Backyard Chickens: Off-the-Grid Solution or Off-the-Charts Mistake?

Last week, Kim Severson shined a harsh light on the dark side of urban homesteading. Her Oct. 22 New York Times piece called "When the Problems Come Home to Roost" certainly sounded like the title of a feather-weight horror pulp, but in fact, it concerned actual chickens - specifically, those raised in the Bay Area by amateur coop-tenders.

backyardchicks.jpg
nickstereo/Flickr
Seemed like a good idea at the time.
City-dwelling chicken owners buy their first hatchlings dreaming of fresh eggs, not diseases with disturbing names -- like pasty butt and fowl plague -- or an onslaught of rats and raccoons.
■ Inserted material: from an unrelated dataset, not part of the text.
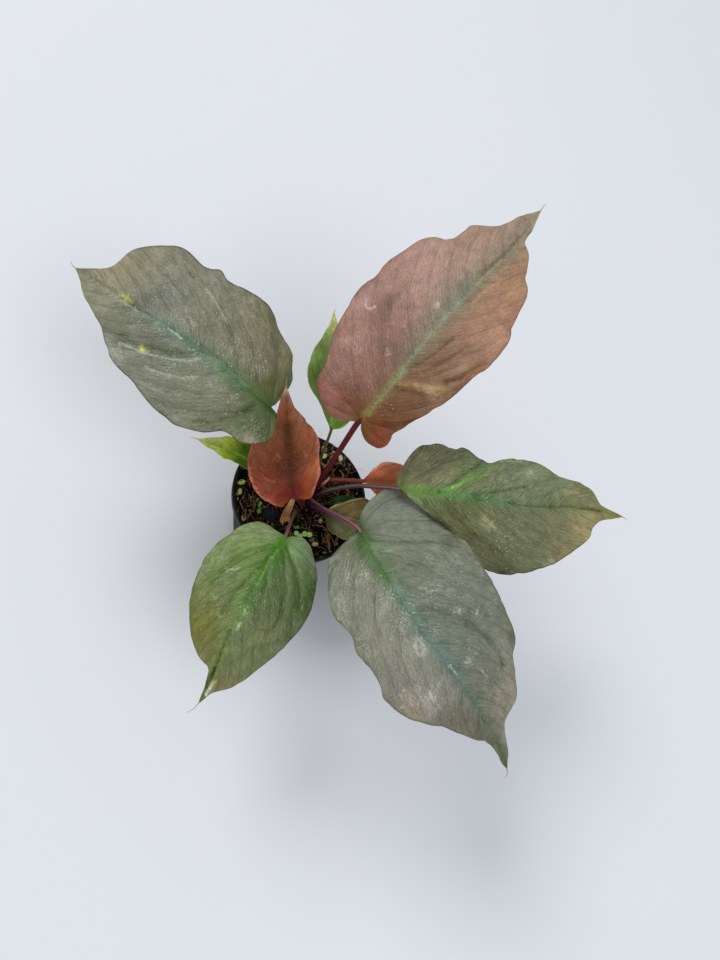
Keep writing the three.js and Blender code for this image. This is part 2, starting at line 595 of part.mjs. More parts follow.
// Tiny weeds as [x, y, lean in degrees, height, leaf radius]
const WEEDS = [[0, -22, 20, 3.2, 2.1], [6.2, -21, 80, 3, 2.3], [-2.6, -17.6, 150, 2.6, 1.6],
  [-23, -8.4, 220, 2.4, 1.4]];

// A thread stem with two round seed leaves, as one body
function weedSolid([x, y, degrees, height, radius], margin) {
  const ground = soilHeight(x, y);
  const foot = -3 - margin;
  const stem = turned([[0, foot], [0.5 + margin, foot], [0.45 + margin, height], [0, height]], 6);
  let solid = toSolid(stem);
  if (margin === 0) {
    [0, 180].forEach((turn) => {
      const leaf = turned([[0, 0], [radius * 0.8, 0.1], [radius, 0.4], [radius * 0.7, 0.7], [0, 0.6]], 10);
      const angle = THREE.MathUtils.degToRad(degrees + turn);
      leaf.scale(1, 0.85, 1);
      leaf.rotateY(-0.25);
      leaf.translate(radius * 0.85, 0, height - 0.45);
      leaf.rotateZ(angle);
      solid = solid.add(toSolid(leaf));
    });
  }
  return solid.translate([x, y, ground]);
}

// Build
const rooms = [stemSolid(CLEARANCE), ...Object.values(LEAVES).map((leaf) => (
  toSolid(stalkGeometry(leaf, CLEARANCE)))), toSolid(budSheathGeometry(CLEARANCE)),
...WEEDS.map((weed) => weedSolid(weed, CLEARANCE))];

addPiece('pot', potGeometry(), 0x141516, 0.45);

const soil = rooms.reduce((solid, room) => solid.subtract(room), toSolid(soilGeometry()));
addPiece('soil', toGeometry(soil), 0x1d1612, 0.95);

const stem = Object.values(LEAVES).reduce(
  (solid, leaf) => solid.subtract(toSolid(stalkGeometry(leaf, CLEARANCE))), stemSolid(0));
addPiece('stem_and_roots', toGeometry(stem), 0x4a3038, 0.6);

Object.entries(LEAVES).forEach(([letter, leaf]) => {
  const large = LARGE.includes(letter);
  const shares = large ? [0, 0.12, 0.4, 0.7, 1] : [0, 0.15, 0.55, 1];
  addPiece(`leaf_${letter}_blade`, bladeGeometry(leaf, large ? 24 : 12, shares), leaf.blade, 0.5);
  addPiece(`leaf_${letter}_stalk`, stalkGeometry(leaf, 0), leaf.stem, 0.45);
});

addPiece('dry_sheath', stripGeometry(DRY_SHEATH, 8, 2, 0.7), 0xb49155, 0.8);
addPiece('bud_sheath', budSheathGeometry(0), 0xd27078, 0.5);
WEEDS.forEach((weed, i) => addPiece(`weed_${i + 1}`, toGeometry(weedSolid(weed, 0)), 0x8ec850, 0.5));

export default homalomena;
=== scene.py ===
import math

import bpy
import numpy as np
from mathutils import Matrix, Vector


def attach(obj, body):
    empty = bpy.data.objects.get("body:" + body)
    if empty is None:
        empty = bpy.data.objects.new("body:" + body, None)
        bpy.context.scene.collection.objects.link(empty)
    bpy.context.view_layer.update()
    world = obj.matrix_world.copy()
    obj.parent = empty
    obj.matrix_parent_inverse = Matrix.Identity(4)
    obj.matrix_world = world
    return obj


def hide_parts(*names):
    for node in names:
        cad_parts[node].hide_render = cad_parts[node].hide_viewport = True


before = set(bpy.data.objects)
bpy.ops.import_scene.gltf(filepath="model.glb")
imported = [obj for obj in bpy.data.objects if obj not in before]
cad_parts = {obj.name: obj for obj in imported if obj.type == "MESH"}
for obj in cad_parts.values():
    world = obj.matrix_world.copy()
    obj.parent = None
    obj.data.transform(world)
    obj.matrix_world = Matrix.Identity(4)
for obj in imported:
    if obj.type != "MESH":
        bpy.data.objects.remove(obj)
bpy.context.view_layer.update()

MM = 0.001
UP = np.array([0.0, 0.0, 1.0])

# Pot and potting mix, as in the solids
POT_HEIGHT = 70
RIM_RADIUS = 39
RIM_BAND_HEIGHT = 8
WALL_TOP_RADIUS = 37
BASE_RADIUS = 28
WALL = 1.2
FLOOR = 1.6
DRAIN_RADIUS = 3
DRAIN_RING = 19
DRAIN_COUNT = 6
SOIL_LEVEL = 64.5
STEM_CENTRE = (3, -1)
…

Unfortunately, according to Severson's sources, followers of the trend should anticipate such complications and be prepared for no shortage of fatalities, some of which may relate rather directly to the extent to which a collection of cluckers -- and occasionally crowers -- irritates human neighbors.

With a different headline, this article could have appeared in The Onion: "Chickens Die Easily, Observes Local Urban Homesteader," or perhaps "Farming Much Harder Than San Francisco Landscape Architect Ever Imagined."

While we've no immediate issue to stoke with city chickens or the people who raise them, Severson's piece did quote animal-rights workers alleging that the fad has filled the cages of animal rescue organizations with unwanted roosters.

Such a shame. Roosters may not lay fancy eggs, but they're good eating all the same. A contributor to a backyard chickens forum suggests butchering roosters at around six months -- or whenever they start crowing a lot.